Sports
“I know that Boston fans are passionate about the city and their teams and I’m looking forward to building a new history with them.”

The Boston Legacy Football Club announced that Filipa Patão is set to become the first head coach in team history. Patão will join Boston in July, pending approval of a visa.
Patão, 36, has previously served as manager of Benfica’s women’s team in her native Portugal from 2020-2025. She led Benfica to five consecutive league titles in the Campeonato Nacional (the top Portuguese league), and orchestrated a run to the quarterfinals of the 2023-2024 UEFA Women’s Champions League (the best finish for a Portuguese team in competition history).
She will have an enormous task in Boston, as the club is set to make its NWSL debut in 2026 as an expansion team. Legacy FC will play its home games at Gillette Stadium for the inaugural season before moving to a rebuilt White Stadium, per the club’s plans.

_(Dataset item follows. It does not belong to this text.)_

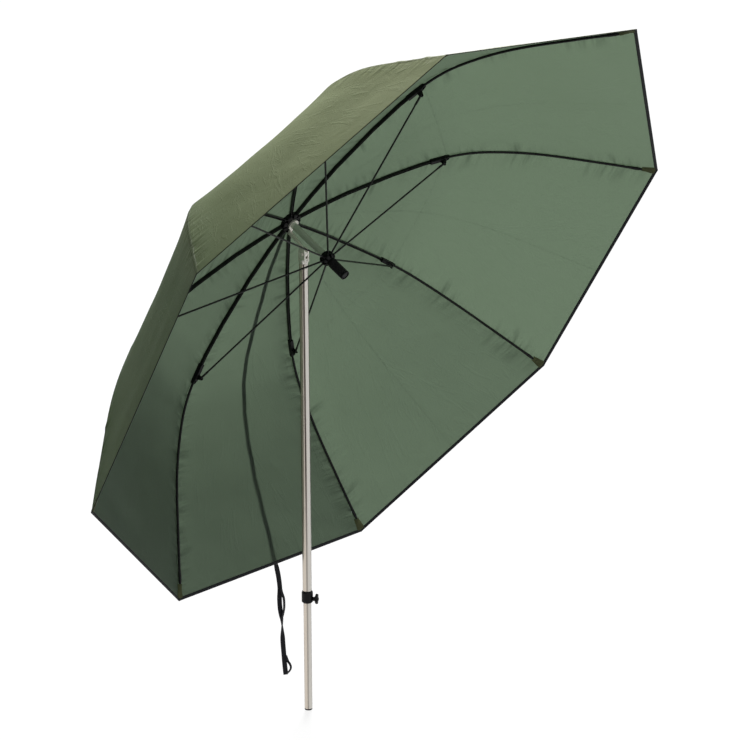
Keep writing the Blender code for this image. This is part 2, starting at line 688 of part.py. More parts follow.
def runner_button():
    inner = TUBE_RADIUS + OVERRUN + 2 * GAP + BUTTON_TRAVEL
    outer = RUNNER_RADIUS + BUTTON_STANDS_OUT
    edge = BUTTON_RADIUS / 4
    button = turned([
        (0, inner), (BUTTON_RADIUS, inner), (BUTTON_RADIUS, outer - edge), (BUTTON_RADIUS - edge, outer),
        (0, outer),
    ], SMALL_FACETS)
    return plain("runner_button", moved(button, button_place()))


def runner_grip():
    """The hand grip below the head, with raised ridges round it."""
    bore = TUBE_RADIUS + 2 * GAP
    low, high = GRIP_TOP, GRIP_TOP + GRIP_LENGTH
    neck = GRIP_LENGTH / 10
    pitch = (GRIP_LENGTH - 2 * neck) / GRIP_RIDGES
    outside = [(GRIP_RADIUS - GRIP_RIDGE_HEIGHT, low)]
    for k in range(GRIP_RIDGES):
        at = low + neck + k * pitch
        outside += [
            (GRIP_RADIUS - GRIP_RIDGE_HEIGHT, at), (GRIP_RADIUS, at + pitch * 0.3),
            (GRIP_RADIUS, at + pitch * 0.7),
        ]
    outside += [
        (GRIP_RADIUS - GRIP_RIDGE_HEIGHT, high - neck), (GRIP_RADIUS, high - neck * 0.6),
        (GRIP_RADIUS, high - neck * 0.25), (GRIP_RADIUS - GRIP_RIDGE_HEIGHT, high),
    ]
    return plain("runner_grip", turned([(bore, low), *outside, (bore, high)], GRIP_FACETS))


def tilt_fork():
    """The pole's head: two cheeks round the bracket, a shoulder on the tube and a plug inside it."""
    seat = -FORK_REACH
    rest = BRACKET_THICKNESS / 2 + GAP
    base = turned([
        (0, seat - FORK_SHOULDER - FORK_PLUG_LENGTH),
        (UPPER_POLE_RADIUS - UPPER_POLE_WALL - GAP, seat - FORK_SHOULDER - FORK_PLUG_LENGTH),
        (UPPER_POLE_RADIUS - UPPER_POLE_WALL - GAP, seat - FORK_SHOULDER),
        (UPPER_POLE_RADIUS, seat - FORK_SHOULDER), (UPPER_POLE_RADIUS, seat), (0, seat),
    ])
    side = BRACKET_EYE_RADIUS
    cheeks = plate(
        [(side, seat - FORK_SHOULDER / 2)]
        + arc((0, FORK_ABOVE_BOLT - side), side, 0, 180, 14)
        + [(-side, seat - FORK_SHOULDER / 2)],
        FORK_HALF_WIDTH,
    )
    floor = -BRACKET_EYE_RADIUS - 2 * GAP
    slot = block((-2 * BRACKET_EYE_RADIUS, -rest, floor), (2 * BRACKET_EYE_RADIUS, rest, 2 * BRACKET_EYE_RADIUS))
    reach = FORK_HALF_WIDTH + OVERRUN
    hole = across(cylinder(BOLT_RADIUS + GAP, -reach, reach))
    return combined("tilt_fork", base, joined=(cheeks,), cut=(slot, hole))


def tilt_bolt():
    """A bolt through the fork and the bracket, with its head on one side and its nut on the other."""
    head = FORK_HALF_WIDTH + GAP
    end = head + BOLT_HEAD_HEIGHT
    profile = [
        (0, -end), (BOLT_HEAD_RADIUS, -end), (BOLT_HEAD_RADIUS, -head), (BOLT_RADIUS, -head),
        (BOLT_RADIUS, head), (BOLT_HEAD_RADIUS, head), (BOLT_HEAD_RADIUS, end), (0, end),
    ]
    return plain("tilt_bolt", across(turned(profile, SMALL_FACETS)))


def clamp_collar():
    """A collar fixed on the upper tube's end; its lower part fits round the inner tube."""
    low = COLLAR_BOTTOM
    high = COLLAR_BOTTOM + COLLAR_HEIGHT
    edge = COLLAR_HEIGHT / 12
    wide = UPPER_POLE_RADIUS + GAP
    narrow = LOWER_POLE_RADIUS + GAP
    base = turned([
        (narrow, low), (COLLAR_RADIUS - edge, low), (COLLAR_RADIUS, low + edge),
        (COLLAR_RADIUS, high - 2 * edge), (COLLAR_RADIUS - edge, high), (wide, high),
        (wide, LOWER_POLE_SHOWN - GAP), (narrow, LOWER_POLE_SHOWN - GAP),
    ])
    hole = moved(
        cylinder(KNOB_SHANK_RADIUS + GAP, 0, COLLAR_RADIUS + OVERRUN, SMALL_FACETS),
        Matrix.Translation((0, 0, KNOB_HEIGHT)) @ knob_turn(),
    )
    return combined("clamp_collar", base, cut=(hole,))


def knob_turn():
    """Turns a shape made along z so that it points out of the collar."""
    return Matrix.Rotation(KNOB_AZIMUTH, 4, "Z") @ Matrix.Rotation(math.radians(90), 4, "Y")


def clamp_knob():
    """A screw with a lobed head, made along z from the pole's axis."""
    tip = LOWER_POLE_RADIUS + GAP
    boss = COLLAR_RADIUS + GAP
    star = boss + KNOB_BOSS_LENGTH
    end = star + KNOB_STAR_THICKNESS
    screw = turned([
        (0, tip), (KNOB_SHANK_RADIUS, tip), (KNOB_SHANK_RADIUS, boss), (KNOB_BOSS_RADIUS, boss),
        (KNOB_BOSS_RADIUS, star + KNOB_STAR_THICKNESS / 2),
        (KNOB_BOSS_RADIUS * 0.7, end + KNOB_STAR_THICKNESS / 4), (0, end + KNOB_STAR_THICKNESS / 4),
    ], SMALL_FACETS)
    steps = KNOB_LOBES * 6
    angles = [k * math.tau / steps for k in range(steps)]
    swell = [1 - (1 - KNOB_LOBE_SHARE) * (1 - math.cos(KNOB_LOBES * a)) / 2 for a in angles]
    rings = []
    for height, share in ((star, 0.86), (star + KNOB_STAR_THICKNESS / 4, 1), (end, 0.9)):
        rings.append([
            (KNOB_STAR_RADIUS * s * share * math.cos(a), KNOB_STAR_RADIUS * s * share * math.sin(a), height)
            for a, s in zip(angles, swell)
        ])
    return plain("clamp_knob", moved(joined_mesh("knob_star", loft(rings), screw), knob_turn()))


def joined_mesh(name, base, other):
    """Two shapes made one, back as a working mesh."""
    data = combined(name, base, joined=(other,))
    mesh = bmesh.new()
    mesh.from_mesh(data)
    bpy.data.meshes.remove(data)
    return mesh


def foot_plug():
    edge = FOOT_THICKNESS / 4
    spigot = LOWER_POLE_RADIUS - LOWER_POLE_WALL - GAP
    return plain("foot_plug", turned([
        (0, 0), (LOWER_POLE_RADIUS - edge, 0), (LOWER_POLE_RADIUS, edge), (LOWER_POLE_RADIUS, FOOT_THICKNESS),
        (spigot, FOOT_THICKNESS), (spigot, FOOT_THICKNESS + FOOT_SPIGOT_LENGTH),
        (0, FOOT_THICKNESS + FOOT_SPIGOT_LENGTH),
    ]))


def rib_angle(index):
    """The turn of a rib's plane about the centre tube, from the gap through which the pole swings."""
    return SECTOR * (RIB_COUNT / 2 - 0.5 - index)


def build_pole(metal, plastic, steel):
    place("foot_plug", foot_plug(), plastic)
    low = FOOT_THICKNESS + GAP
    inner = LOWER_POLE_RADIUS - LOWER_POLE_WALL
    lower = tube_solid(LOWER_POLE_RADIUS, inner, low, LOWER_POLE_SHOWN + LOWER_POLE_INSIDE)
    place("lower_pole", plain("lower_pole", lower), metal)
    inner = UPPER_POLE_RADIUS - UPPER_POLE_WALL
    high = LOWER_POLE_SHOWN + UPPER_POLE_LENGTH
    place("upper_pole", plain("upper_pole", tube_solid(UPPER_POLE_RADIUS, inner, LOWER_POLE_SHOWN, high)), metal)
    place("clamp_collar", clamp_collar(), plastic)
    place("clamp_knob", clamp_knob(), plastic, frame_at("knob_axis", None, (0, 0, KNOB_HEIGHT)))
    pivot = frame_at("tilt_pivot", None, (0, 0, PIVOT_HEIGHT))
    place("tilt_fork", tilt_fork(), steel, pivot)
    place("tilt_bolt", tilt_bolt(), steel, pivot)


def build_crown(canopy, plastic, tube, steel):
    place("crown_hub", crown_hub(), plastic, canopy)
    place("crown_cap", crown_cap(), plastic, canopy)
    place("crown_wire", plain("crown_wire", ring_wire(RIB_PIN_CIRCLE, CROWN_WIRE_RADIUS)), steel, canopy)
    place("tilt_bracket", tilt_bracket(), steel, canopy)
    place("centre_tube", centre_tube(), tube, canopy)
    place("tube_plug", tube_plug(), plastic, canopy)


def build_runner(runner, plastic, steel):
    place("runner_head", runner_head(), plastic, runner)
    place("runner_grip", runner_grip(), plastic, runner)
    wire = plain("runner_wire", ring_wire(STRETCHER_PIN_CIRCLE, RUNNER_WIRE_RADIUS))
    place("runner_wire", wire, steel, runner)
    place("runner_button", runner_button(), plastic, runner)


def build_ribs(canopy, plastic, coated, cloth):
    """Each rib's pieces hang on empties at its own hinges; the eight ribs share their meshes."""
    shapes = {
        "rib_inner": inner_rib(), "rib_joint": rib_joint(), "rib_outer": outer_rod(),
        "stretcher": stretcher(), "canopy_panel": canopy_panel(),
    }
    pins = {}
    for i, letter in enumerate(RIB_LETTERS):
        plane = frame_at(f"rib_plane_{letter}", canopy, (0, 0, 0), (0, 0, rib_angle(i)))
        pin = frame_at(f"rib_pin_{letter}", plane, (RIB_PIN_CIRCLE, 0, 0))
        knee = frame_at(f"knee_{letter}", pin, (KNEE_RADIUS - RIB_PIN_CIRCLE, 0, KNEE_DEPTH))
        eye = frame_at(f"stretcher_pin_{letter}", plane, (STRETCHER_PIN_CIRCLE, 0, RUNNER_DEPTH))
        place(f"rib_inner_{letter}", shapes["rib_inner"], coated, pin)
        place(f"rib_joint_{letter}", shapes["rib_joint"], plastic, pin)
        place(f"rib_outer_{letter}", shapes["rib_outer"], coated, knee)
        place(f"stretcher_{letter}", shapes["stretcher"], coated, eye)
        place(f"canopy_panel_{letter}", shapes["canopy_panel"], cloth, pin)
        pins[letter] = pin
    return pins


def build_straps(pin, webbing):
    place("strap_band", strap_band(), webbing, pin)
    bpy.context.view_layer.update()
    centre, along, out = band_section(CANOPY_RADIUS)
    turn = pin.matrix_world.to_3x3()
    place("tie_strap", strap_tail(pin.matrix_world @ centre, turn @ along, turn @ out), webbing)


def main():
    clear_scene()
    chrome = finish("polished_aluminium", (0.80, 0.79, 0.77), 0.18, 1.0)
    grey_tube = finish("satin_aluminium", (0.42, 0.47, 0.42), 0.35, 1.0)
    steel = finish("zinc_plated_steel", (0.62, 0.62, 0.60), 0.35, 1.0)
    coated = finish("black_coated_steel", (0.012, 0.014, 0.013), 0.4)
    plastic = finish("black_moulded_plastic", (0.010, 0.010, 0.012), 0.45)
    cloth = finish("green_canopy_cloth", (0.12, 0.16, 0.10), 0.7)
    webbing = finish("black_webbing", (0.010, 0.010, 0.013), 0.8)
    build_pole(chrome, plastic, steel)
    pivot = frame_at("canopy_tilt", None, (0, 0, PIVOT_HEIGHT), (math.pi, TILT, 0))
    pivot.rotation_euler = Matrix((
        (-math.cos(TILT), 0, math.sin(TILT)), (0, 1, 0), (-math.sin(TILT), 0, -math.cos(TILT)),
    )).to_euler()
    canopy = frame_at("canopy_frame", pivot, (-TILT_OFFSET, 0, -TILT_DROP))
    runner = frame_at("runner_frame", canopy, (0, 0, RUNNER_DEPTH))
    build_crown(canopy, plastic, grey_tube, steel)
    build_runner(runner, plastic, steel)
    pins = build_ribs(canopy, plastic, coated, cloth)
    build_straps(pins["D"], webbing)


main()
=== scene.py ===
import functools
import json
import math

import bmesh
import bpy
from mathutils import Matrix, Vector, noise


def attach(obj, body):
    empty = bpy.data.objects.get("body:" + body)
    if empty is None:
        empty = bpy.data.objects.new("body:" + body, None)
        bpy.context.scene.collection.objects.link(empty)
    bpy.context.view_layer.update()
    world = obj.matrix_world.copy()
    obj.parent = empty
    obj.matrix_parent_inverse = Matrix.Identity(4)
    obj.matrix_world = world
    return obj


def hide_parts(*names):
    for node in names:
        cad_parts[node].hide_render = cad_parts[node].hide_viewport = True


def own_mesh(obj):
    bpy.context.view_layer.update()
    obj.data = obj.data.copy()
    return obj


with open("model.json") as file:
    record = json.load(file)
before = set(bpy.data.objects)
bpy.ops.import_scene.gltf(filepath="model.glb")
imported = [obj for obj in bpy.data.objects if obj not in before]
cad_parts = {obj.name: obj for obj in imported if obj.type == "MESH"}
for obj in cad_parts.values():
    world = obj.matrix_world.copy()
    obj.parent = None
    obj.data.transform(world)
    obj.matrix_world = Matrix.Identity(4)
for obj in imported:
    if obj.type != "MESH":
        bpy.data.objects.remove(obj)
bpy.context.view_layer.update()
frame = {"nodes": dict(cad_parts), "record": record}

# The canopy's own frame: x across it towards the pole's gap, y along the tilt bolt, z down its axis.
TILT = math.radians(59)
BOLT = Vector((0, 0, 1.3103))
BOLT_IN_CANOPY = Vector((0.044, 0, 0.082))
TURNED = Matrix((
    (-math.cos(TILT), 0, math.sin(TILT)), (0, 1, 0), (-math.sin(TILT), 0, -math.cos(TILT)),
)).to_4x4()
CANOPY = Matrix.Translation(BOLT) @ TURNED @ Matrix.Translation(-BOLT_IN_CANOPY)
LETTERS = "ABCDEFGH"
SECTOR = math.tau / len(LETTERS)
HALF = SECTOR / 2
STRAP_RIB = LETTERS.index("D")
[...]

“I’m very excited about going to Boston. I can’t wait to get to the city, meet all the people and start working,” Patão said in a statement released by the club on Wednesday morning. “The American league is extremely competitive and that’s one of the reasons I accepted this project: I like competition, difficulty, and getting the players to strive for more and better. To transform themselves and always demand more of themselves.
“I know that Boston fans are passionate about the city and their teams,” she added, “and I’m looking forward to building a new history with them.”
Legacy FC general manager Domè Guasch cited Patão’s qualities as being particularly valuable for a brand new team.
“Boston is a club where we want to develop both technical identity and have a clear style of play, but also we want a coach who thinks about more than just winning games,” Guasch said per the team statement. “Filipa is a coach I believe can help us build a great culture where players understand they will come here to grow and learn.”
With the coaching search settled, Guasch (and Patão) can now turn to the looming challenge of building a roster. Due to the league’s new collective bargaining agreement, there will be no expansion draft (as had previously been the custom in the NWSL). Instead, both of the 2026 expansion sides, Boston and Denver, will have access to additional allocation money.
Guasch said at a recent event in June that after the hiring of a head coach, there would be transfer news coming “on the player side,” and that “we also will have something in the coming weeks.”